Anolis aridius, the desert stout anole, is a species of lizard in the family Dactyloidae. Males grow to 70 mm and females to 53 mm in snout–vent length. Males have dirty-white dewlaps with a yellow or orange hue and regularly-arranged gorgetals, smaller in size towards the center of the dewlap. It is endemic to the Dominican Republic, where it inhabits degraded broadleaf forests at elevations of up to 1340 m in the eastern Barahona Peninsula.

== Taxonomy ==
Anolis aridius was formally described in 2019 as Audantia aridius based on a specimen from Cortico in the Barahona Province of the Dominican Republic. The specific epithet is derived from the Latin word for "dry", referring to the species' preference for dry habitats. It has the common name desert stout anole.

Specimens of Anolis aridius were historically considered to represent Anolis cybotes. A. aridius is most closely related to a clade formed by A. cybotes and A. australis. The extremely large genus Anolis is sometimes split into several smaller genera; under this arrangement, Anolis aridius is placed in the genus Audantia, a group of more than a dozen species endemic to Hispaniola.

== Description ==
Males of the species grow to a snout–vent length of 70 mm and females to 53 mm. Males have dirty-white dewlaps with a yellow or orange hue and regularly-arranged gorgetals, smaller in size towards the center of the dewlap. There are no dark stripes on the throat.

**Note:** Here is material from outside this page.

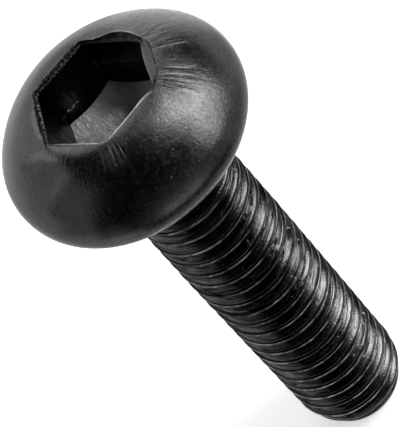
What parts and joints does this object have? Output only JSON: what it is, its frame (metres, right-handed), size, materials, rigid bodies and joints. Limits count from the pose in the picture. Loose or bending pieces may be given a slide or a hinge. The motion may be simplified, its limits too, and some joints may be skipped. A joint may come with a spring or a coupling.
{
  "type": "button head socket screw",
  "caption": "Machine screw with a low domed head, a hexagon socket and a fully threaded shank, in black steel.",
  "frame": {"origin": "centre of the flat bearing face under the head, on the screw's axis", "axes": "+Z along the screw's axis, out of the head, with the point of the shank towards -Z; +X through a corner of the hexagon socket"},
  "size_m": [0.0098, 0.0098, 0.0234],
  "materials": {
    "black_steel": "black oxide over steel, satin, a little worn on the edges"
  },
  "bodies": {
    "root": {"button_head_screw": "black_steel"}
  },
  "joints": []
}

== Distribution and ecology ==
Anolis aridius is endemic to the Dominican Republic, a Caribbean country that occupies the eastern portion of the island of Hispaniola, which it shares with Haiti. A. aridius is only found in the eastern portion of the Barahona Peninsula. The anole has been recorded from degraded broadleaf forests at elevations of up to 1340 m. These anoles can be seen hiding below rocks and perched on stones and plants during the day, as well as sleeping on vegetation at night.

Anolis aridius has not been evaluated by the IUCN, but the authors who described the species recommended it be classified as being of least concern due to its sufficiently large range and tolerance of disturbed habitat.